Instruction: Copy all lines in which the word "pose" can be found.

The input:
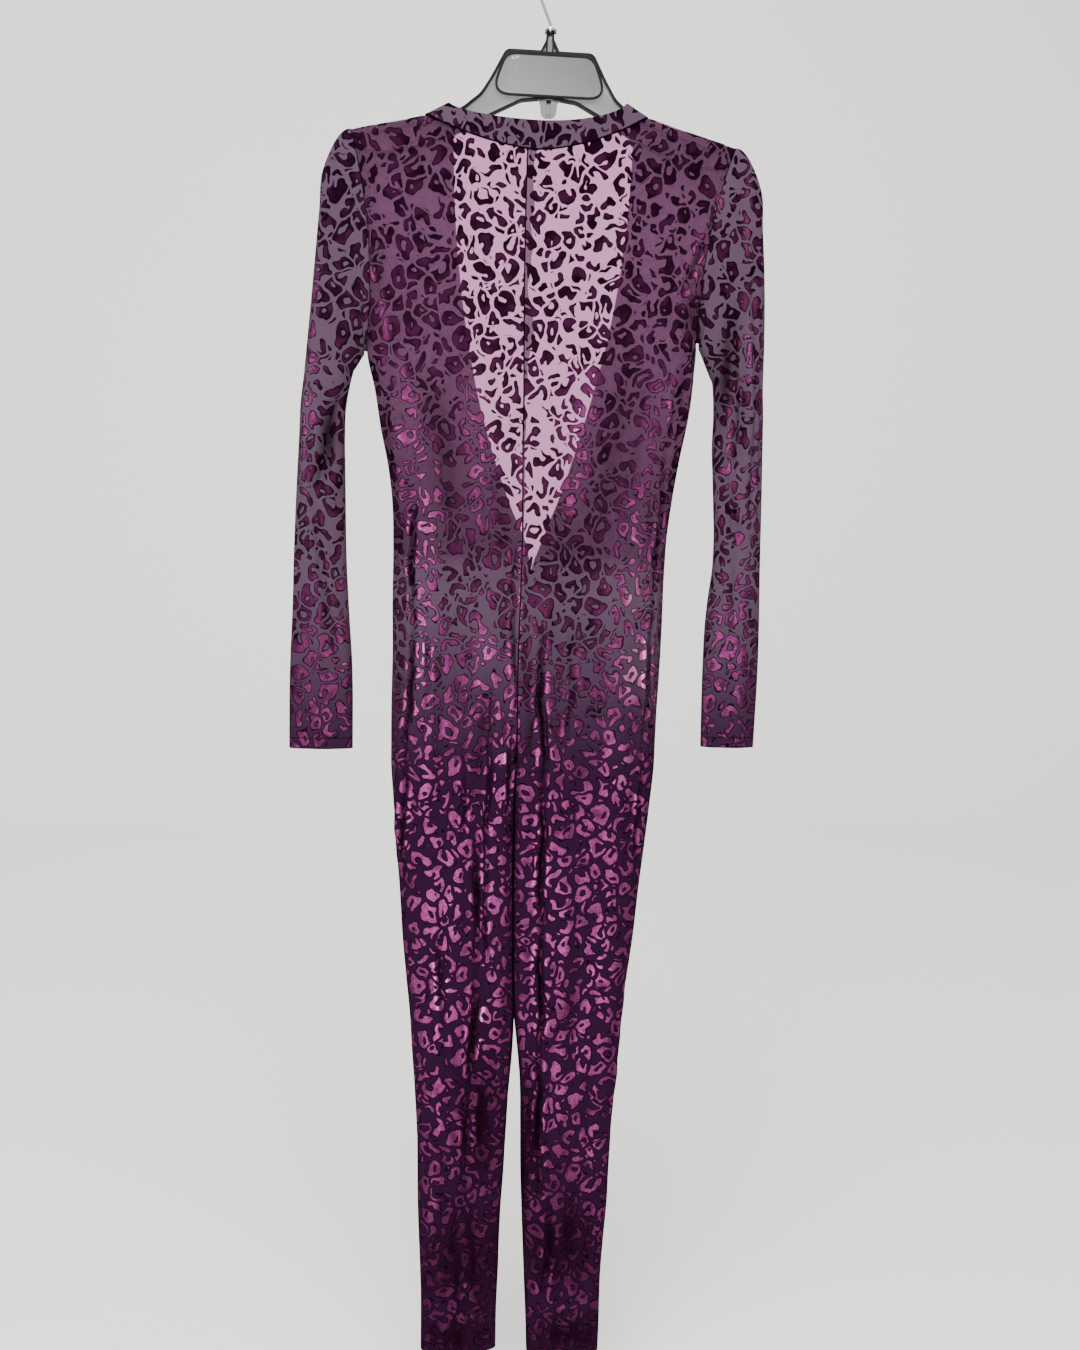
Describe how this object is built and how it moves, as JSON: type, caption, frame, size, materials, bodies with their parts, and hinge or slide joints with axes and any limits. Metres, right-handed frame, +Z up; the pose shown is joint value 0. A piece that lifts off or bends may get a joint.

---

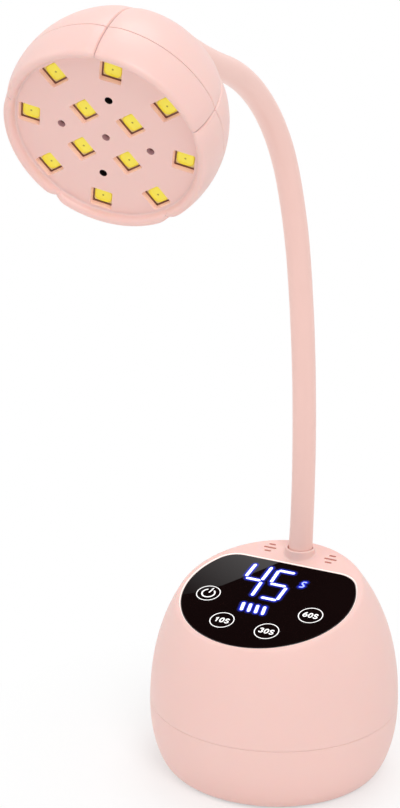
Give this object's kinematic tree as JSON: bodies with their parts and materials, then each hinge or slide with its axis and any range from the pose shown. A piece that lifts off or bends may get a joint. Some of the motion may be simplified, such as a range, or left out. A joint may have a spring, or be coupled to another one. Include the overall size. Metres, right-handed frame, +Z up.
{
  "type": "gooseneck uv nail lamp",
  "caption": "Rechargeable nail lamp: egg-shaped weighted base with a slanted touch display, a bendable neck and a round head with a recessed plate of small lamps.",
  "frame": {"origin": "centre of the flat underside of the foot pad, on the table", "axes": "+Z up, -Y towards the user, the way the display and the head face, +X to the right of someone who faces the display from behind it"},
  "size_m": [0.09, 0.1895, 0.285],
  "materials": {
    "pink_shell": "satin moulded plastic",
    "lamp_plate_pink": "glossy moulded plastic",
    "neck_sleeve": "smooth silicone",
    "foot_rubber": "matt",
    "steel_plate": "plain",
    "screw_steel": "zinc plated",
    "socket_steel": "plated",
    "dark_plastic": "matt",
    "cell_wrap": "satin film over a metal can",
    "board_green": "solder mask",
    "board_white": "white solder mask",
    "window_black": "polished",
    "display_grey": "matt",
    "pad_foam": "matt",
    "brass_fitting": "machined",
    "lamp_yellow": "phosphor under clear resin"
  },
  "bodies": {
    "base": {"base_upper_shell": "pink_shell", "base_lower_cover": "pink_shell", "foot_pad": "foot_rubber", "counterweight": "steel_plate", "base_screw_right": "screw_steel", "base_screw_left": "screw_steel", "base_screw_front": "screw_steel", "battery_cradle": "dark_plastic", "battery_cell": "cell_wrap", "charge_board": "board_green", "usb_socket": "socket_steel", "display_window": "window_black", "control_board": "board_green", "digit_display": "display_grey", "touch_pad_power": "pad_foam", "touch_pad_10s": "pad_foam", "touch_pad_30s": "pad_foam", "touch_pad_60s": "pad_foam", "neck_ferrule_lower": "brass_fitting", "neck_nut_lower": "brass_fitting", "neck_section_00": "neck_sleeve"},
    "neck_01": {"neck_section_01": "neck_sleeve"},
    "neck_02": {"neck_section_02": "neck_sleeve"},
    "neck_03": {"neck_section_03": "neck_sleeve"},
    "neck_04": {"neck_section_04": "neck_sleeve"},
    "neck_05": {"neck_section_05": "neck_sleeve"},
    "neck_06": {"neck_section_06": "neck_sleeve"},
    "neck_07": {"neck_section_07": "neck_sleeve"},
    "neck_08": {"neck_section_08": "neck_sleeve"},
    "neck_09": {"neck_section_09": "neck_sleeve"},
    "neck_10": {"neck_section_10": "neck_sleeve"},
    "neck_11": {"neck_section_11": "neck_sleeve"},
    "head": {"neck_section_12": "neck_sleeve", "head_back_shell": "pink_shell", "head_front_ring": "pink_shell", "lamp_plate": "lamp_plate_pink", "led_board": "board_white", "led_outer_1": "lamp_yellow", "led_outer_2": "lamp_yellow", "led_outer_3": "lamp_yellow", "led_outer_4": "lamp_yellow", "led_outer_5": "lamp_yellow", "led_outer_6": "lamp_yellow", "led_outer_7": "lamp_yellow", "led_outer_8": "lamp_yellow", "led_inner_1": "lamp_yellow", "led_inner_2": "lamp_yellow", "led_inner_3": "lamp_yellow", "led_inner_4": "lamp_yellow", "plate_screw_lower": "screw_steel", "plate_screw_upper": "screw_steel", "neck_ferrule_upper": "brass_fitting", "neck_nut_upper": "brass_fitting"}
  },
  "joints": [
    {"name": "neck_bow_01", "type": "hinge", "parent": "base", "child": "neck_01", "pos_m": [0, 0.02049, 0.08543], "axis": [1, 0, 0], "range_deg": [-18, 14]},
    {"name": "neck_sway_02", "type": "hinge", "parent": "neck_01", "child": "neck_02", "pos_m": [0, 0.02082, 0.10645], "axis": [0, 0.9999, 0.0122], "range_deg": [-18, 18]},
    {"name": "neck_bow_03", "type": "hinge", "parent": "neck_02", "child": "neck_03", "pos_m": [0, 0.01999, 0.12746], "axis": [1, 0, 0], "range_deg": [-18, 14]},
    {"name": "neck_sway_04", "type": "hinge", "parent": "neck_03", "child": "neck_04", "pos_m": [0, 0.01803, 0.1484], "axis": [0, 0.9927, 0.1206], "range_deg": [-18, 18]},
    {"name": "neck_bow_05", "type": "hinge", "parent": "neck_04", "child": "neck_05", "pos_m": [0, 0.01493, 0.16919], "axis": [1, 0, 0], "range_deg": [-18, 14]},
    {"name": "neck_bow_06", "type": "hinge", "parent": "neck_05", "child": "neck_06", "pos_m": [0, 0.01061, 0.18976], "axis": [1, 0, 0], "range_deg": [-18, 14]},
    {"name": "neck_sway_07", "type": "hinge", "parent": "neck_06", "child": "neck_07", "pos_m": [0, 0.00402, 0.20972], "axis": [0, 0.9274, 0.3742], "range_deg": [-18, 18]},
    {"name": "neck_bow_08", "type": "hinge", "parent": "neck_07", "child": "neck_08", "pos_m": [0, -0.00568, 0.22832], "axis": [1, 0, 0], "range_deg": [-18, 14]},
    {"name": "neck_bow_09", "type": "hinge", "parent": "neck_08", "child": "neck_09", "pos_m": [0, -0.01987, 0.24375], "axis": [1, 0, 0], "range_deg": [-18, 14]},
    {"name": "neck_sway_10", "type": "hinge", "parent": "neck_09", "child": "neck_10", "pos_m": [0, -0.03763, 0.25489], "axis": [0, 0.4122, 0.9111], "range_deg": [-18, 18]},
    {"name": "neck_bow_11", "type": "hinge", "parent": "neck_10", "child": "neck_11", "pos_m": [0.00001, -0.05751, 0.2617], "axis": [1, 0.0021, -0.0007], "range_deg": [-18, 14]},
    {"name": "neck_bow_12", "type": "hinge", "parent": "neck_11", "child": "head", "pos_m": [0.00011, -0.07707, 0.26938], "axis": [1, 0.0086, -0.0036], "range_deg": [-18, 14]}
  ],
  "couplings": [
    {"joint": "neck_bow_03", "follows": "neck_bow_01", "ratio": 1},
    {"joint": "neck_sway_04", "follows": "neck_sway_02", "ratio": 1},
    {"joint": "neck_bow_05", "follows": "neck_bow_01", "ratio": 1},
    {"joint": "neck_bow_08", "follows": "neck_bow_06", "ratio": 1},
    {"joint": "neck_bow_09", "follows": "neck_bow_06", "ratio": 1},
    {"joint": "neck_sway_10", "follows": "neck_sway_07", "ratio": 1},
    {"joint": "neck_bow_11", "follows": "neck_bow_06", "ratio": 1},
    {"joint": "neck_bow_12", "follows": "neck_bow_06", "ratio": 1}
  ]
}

--

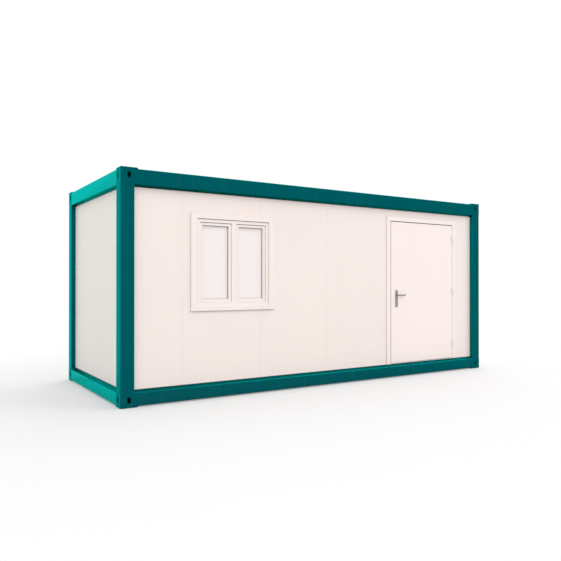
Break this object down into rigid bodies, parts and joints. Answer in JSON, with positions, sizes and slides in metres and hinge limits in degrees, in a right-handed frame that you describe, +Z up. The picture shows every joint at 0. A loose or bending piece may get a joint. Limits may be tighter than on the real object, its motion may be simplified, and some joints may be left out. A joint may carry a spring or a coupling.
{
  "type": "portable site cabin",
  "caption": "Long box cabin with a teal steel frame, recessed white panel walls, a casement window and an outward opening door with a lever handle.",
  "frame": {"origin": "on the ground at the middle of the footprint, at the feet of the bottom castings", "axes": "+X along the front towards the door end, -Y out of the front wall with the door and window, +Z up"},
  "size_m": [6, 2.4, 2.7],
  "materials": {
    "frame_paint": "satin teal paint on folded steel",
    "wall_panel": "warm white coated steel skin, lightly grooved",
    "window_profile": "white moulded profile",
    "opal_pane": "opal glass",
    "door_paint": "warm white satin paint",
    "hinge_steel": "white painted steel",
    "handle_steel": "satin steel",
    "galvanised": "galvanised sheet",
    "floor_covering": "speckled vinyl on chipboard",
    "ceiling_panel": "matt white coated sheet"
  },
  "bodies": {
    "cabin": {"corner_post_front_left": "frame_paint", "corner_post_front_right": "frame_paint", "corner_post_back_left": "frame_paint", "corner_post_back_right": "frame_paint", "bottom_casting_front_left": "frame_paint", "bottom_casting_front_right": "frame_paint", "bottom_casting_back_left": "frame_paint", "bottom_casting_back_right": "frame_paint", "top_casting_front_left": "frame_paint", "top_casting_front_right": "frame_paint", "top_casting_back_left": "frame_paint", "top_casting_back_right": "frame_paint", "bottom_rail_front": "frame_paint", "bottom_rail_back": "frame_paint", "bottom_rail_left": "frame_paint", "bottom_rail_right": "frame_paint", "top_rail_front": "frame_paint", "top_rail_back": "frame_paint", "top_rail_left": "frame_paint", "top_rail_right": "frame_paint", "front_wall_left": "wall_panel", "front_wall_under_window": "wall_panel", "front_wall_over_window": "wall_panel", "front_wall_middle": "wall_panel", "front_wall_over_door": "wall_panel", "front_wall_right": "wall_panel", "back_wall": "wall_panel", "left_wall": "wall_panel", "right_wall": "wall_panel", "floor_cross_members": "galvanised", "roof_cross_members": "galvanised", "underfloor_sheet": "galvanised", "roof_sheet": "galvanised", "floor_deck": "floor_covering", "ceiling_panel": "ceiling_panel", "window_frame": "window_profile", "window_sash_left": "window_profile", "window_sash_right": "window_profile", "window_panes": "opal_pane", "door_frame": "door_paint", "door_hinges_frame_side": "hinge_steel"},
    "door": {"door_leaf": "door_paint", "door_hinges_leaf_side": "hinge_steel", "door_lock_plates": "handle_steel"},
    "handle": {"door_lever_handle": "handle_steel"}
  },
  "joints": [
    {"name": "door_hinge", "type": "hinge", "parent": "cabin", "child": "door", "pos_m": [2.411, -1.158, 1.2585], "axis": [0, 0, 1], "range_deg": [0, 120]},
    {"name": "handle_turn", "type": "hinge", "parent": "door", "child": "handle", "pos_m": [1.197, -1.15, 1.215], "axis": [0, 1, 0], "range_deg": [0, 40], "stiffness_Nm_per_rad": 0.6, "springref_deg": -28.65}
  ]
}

Expected answer:
Describe how this object is built and how it moves, as JSON: type, caption, frame, size, materials, bodies with their parts, and hinge or slide joints with axes and any limits. Metres, right-handed frame, +Z up; the pose shown is joint value 0. A piece that lifts off or bends may get a joint.
Give this object's kinematic tree as JSON: bodies with their parts and materials, then each hinge or slide with its axis and any range from the pose shown. A piece that lifts off or bends may get a joint. Some of the motion may be simplified, such as a range, or left out. A joint may have a spring, or be coupled to another one. Include the overall size. Metres, right-handed frame, +Z up.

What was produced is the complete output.